**Task statement**
Take the material below and write it all out again exactly.

**Information shown**

============

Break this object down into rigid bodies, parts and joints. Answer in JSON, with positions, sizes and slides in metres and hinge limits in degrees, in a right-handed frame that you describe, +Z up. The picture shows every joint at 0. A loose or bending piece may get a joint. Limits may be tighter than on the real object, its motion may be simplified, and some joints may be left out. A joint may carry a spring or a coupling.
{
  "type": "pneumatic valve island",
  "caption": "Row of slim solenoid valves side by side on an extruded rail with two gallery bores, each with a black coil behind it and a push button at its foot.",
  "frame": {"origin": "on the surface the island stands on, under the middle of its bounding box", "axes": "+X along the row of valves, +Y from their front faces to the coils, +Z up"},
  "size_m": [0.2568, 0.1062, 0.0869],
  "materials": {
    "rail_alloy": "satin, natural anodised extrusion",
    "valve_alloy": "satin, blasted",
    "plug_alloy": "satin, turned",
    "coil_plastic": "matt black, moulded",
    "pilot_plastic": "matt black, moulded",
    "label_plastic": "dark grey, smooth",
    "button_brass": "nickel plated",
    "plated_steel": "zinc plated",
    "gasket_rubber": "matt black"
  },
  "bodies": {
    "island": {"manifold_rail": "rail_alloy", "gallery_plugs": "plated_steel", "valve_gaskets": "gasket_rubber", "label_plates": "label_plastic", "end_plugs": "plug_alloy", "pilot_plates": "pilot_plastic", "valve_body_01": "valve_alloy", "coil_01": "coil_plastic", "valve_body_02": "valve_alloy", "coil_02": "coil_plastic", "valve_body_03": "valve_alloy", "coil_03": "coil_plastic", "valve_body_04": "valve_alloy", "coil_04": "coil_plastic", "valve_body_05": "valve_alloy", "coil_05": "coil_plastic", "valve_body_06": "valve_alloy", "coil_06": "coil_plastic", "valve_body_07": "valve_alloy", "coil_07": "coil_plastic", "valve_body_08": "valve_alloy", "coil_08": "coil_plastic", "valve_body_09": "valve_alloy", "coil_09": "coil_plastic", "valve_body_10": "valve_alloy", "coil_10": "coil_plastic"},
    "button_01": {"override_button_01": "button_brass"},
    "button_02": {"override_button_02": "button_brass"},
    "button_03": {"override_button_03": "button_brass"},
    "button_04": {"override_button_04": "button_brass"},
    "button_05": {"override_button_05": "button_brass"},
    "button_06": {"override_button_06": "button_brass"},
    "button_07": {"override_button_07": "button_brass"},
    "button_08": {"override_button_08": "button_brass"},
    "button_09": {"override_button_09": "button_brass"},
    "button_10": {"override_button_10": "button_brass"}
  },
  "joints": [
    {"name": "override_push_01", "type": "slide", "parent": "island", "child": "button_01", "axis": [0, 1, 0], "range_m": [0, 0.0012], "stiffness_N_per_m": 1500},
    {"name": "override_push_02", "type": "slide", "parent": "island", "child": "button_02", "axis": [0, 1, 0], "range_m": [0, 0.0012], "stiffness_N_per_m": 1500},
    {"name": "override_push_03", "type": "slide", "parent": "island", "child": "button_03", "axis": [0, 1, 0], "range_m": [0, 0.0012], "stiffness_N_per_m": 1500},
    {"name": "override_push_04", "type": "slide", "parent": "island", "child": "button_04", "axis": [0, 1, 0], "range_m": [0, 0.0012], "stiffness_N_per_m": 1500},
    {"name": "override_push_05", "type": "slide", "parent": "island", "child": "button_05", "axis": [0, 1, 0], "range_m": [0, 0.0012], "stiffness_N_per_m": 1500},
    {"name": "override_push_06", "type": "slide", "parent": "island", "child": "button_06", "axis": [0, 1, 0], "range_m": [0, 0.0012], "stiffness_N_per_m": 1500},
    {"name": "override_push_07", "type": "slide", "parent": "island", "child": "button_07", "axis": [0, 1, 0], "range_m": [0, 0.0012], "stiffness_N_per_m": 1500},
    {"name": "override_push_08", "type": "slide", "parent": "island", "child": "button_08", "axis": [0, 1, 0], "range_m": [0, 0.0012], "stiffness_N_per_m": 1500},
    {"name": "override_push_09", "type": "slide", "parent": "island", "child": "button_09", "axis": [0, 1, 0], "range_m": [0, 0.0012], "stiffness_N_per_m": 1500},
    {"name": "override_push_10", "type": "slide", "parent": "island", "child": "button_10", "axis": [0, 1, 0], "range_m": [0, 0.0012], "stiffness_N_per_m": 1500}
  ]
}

============

**Right answer**
Break this object down into rigid bodies, parts and joints. Answer in JSON, with positions, sizes and slides in metres and hinge limits in degrees, in a right-handed frame that you describe, +Z up. The picture shows every joint at 0. A loose or bending piece may get a joint. Limits may be tighter than on the real object, its motion may be simplified, and some joints may be left out. A joint may carry a spring or a coupling.
{
  "type": "pneumatic valve island",
  "caption": "Row of slim solenoid valves side by side on an extruded rail with two gallery bores, each with a black coil behind it and a push button at its foot.",
  "frame": {"origin": "on the surface the island stands on, under the middle of its bounding box", "axes": "+X along the row of valves, +Y from their front faces to the coils, +Z up"},
  "size_m": [0.2568, 0.1062, 0.0869],
  "materials": {
    "rail_alloy": "satin, natural anodised extrusion",
    "valve_alloy": "satin, blasted",
    "plug_alloy": "satin, turned",
    "coil_plastic": "matt black, moulded",
    "pilot_plastic": "matt black, moulded",
    "label_plastic": "dark grey, smooth",
    "button_brass": "nickel plated",
    "plated_steel": "zinc plated",
    "gasket_rubber": "matt black"
  },
  "bodies": {
    "island": {"manifold_rail": "rail_alloy", "gallery_plugs": "plated_steel", "valve_gaskets": "gasket_rubber", "label_plates": "label_plastic", "end_plugs": "plug_alloy", "pilot_plates": "pilot_plastic", "valve_body_01": "valve_alloy", "coil_01": "coil_plastic", "valve_body_02": "valve_alloy", "coil_02": "coil_plastic", "valve_body_03": "valve_alloy", "coil_03": "coil_plastic", "valve_body_04": "valve_alloy", "coil_04": "coil_plastic", "valve_body_05": "valve_alloy", "coil_05": "coil_plastic", "valve_body_06": "valve_alloy", "coil_06": "coil_plastic", "valve_body_07": "valve_alloy", "coil_07": "coil_plastic", "valve_body_08": "valve_alloy", "coil_08": "coil_plastic", "valve_body_09": "valve_alloy", "coil_09": "coil_plastic", "valve_body_10": "valve_alloy", "coil_10": "coil_plastic"},
    "button_01": {"override_button_01": "button_brass"},
    "button_02": {"override_button_02": "button_brass"},
    "button_03": {"override_button_03": "button_brass"},
    "button_04": {"override_button_04": "button_brass"},
    "button_05": {"override_button_05": "button_brass"},
    "button_06": {"override_button_06": "button_brass"},
    "button_07": {"override_button_07": "button_brass"},
    "button_08": {"override_button_08": "button_brass"},
    "button_09": {"override_button_09": "button_brass"},
    "button_10": {"override_button_10": "button_brass"}
  },
  "joints": [
    {"name": "override_push_01", "type": "slide", "parent": "island", "child": "button_01", "axis": [0, 1, 0], "range_m": [0, 0.0012], "stiffness_N_per_m": 1500},
    {"name": "override_push_02", "type": "slide", "parent": "island", "child": "button_02", "axis": [0, 1, 0], "range_m": [0, 0.0012], "stiffness_N_per_m": 1500},
    {"name": "override_push_03", "type": "slide", "parent": "island", "child": "button_03", "axis": [0, 1, 0], "range_m": [0, 0.0012], "stiffness_N_per_m": 1500},
    {"name": "override_push_04", "type": "slide", "parent": "island", "child": "button_04", "axis": [0, 1, 0], "range_m": [0, 0.0012], "stiffness_N_per_m": 1500},
    {"name": "override_push_05", "type": "slide", "parent": "island", "child": "button_05", "axis": [0, 1, 0], "range_m": [0, 0.0012], "stiffness_N_per_m": 1500},
    {"name": "override_push_06", "type": "slide", "parent": "island", "child": "button_06", "axis": [0, 1, 0], "range_m": [0, 0.0012], "stiffness_N_per_m": 1500},
    {"name": "override_push_07", "type": "slide", "parent": "island", "child": "button_07", "axis": [0, 1, 0], "range_m": [0, 0.0012], "stiffness_N_per_m": 1500},
    {"name": "override_push_08", "type": "slide", "parent": "island", "child": "button_08", "axis": [0, 1, 0], "range_m": [0, 0.0012], "stiffness_N_per_m": 1500},
    {"name": "override_push_09", "type": "slide", "parent": "island", "child": "button_09", "axis": [0, 1, 0], "range_m": [0, 0.0012], "stiffness_N_per_m": 1500},
    {"name": "override_push_10", "type": "slide", "parent": "island", "child": "button_10", "axis": [0, 1, 0], "range_m": [0, 0.0012], "stiffness_N_per_m": 1500}
  ]
}